Verse 29. They hated knowledge] This argues the deepest degree

of intellectual and moral depravity.

Verse 32. For the turning away of the simple] This difficult

place seems to refer to such a case as we term turning king's

evidence; where an accomplice saves his own life by impeaching the

rest of his gang. This is called his turning or repentance,

meshubah; and he was the most likely to turn, because he was of

the pethayim, seduced or deceived persons. And this

evidence was given against them when they were in their

prosperity, shalvah, their security, enjoying the fruits of

their depredations; and being thus in a state of fancied security,

they were the more easily taken and brought to justice.

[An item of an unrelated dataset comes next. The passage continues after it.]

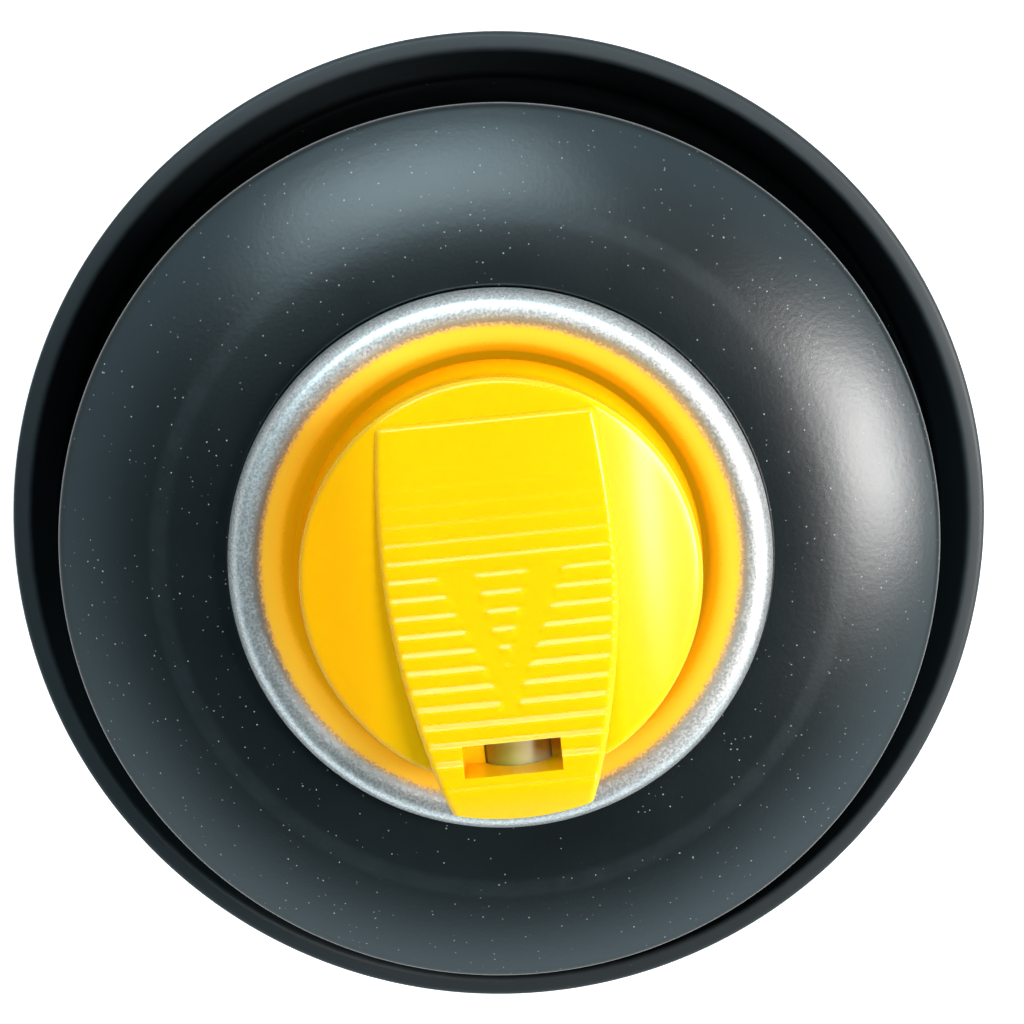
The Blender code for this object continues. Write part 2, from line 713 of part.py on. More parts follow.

Verse 33. But whoso hearkeneth unto me shall dwell safely] The

man who hears the voice of wisdom in preference to the enticements

of the wicked. He shall dwell in safety, yishcan

betach, he shall inhabit safety itself; he shall be completely

safe and secure; and shall be quiet from the fear of evil, having

a full consciousness of his own innocence and God's protection.

Coverdale translates, "And have ynough without eney feare of

evell." What the just man has he got honestly; and he has the

blessing of God upon it. It is the reverse with the thief, the

knave, the cheat, and the extortioner: Male parta pejus

dilabuntur; "Ill gotten, worse spent."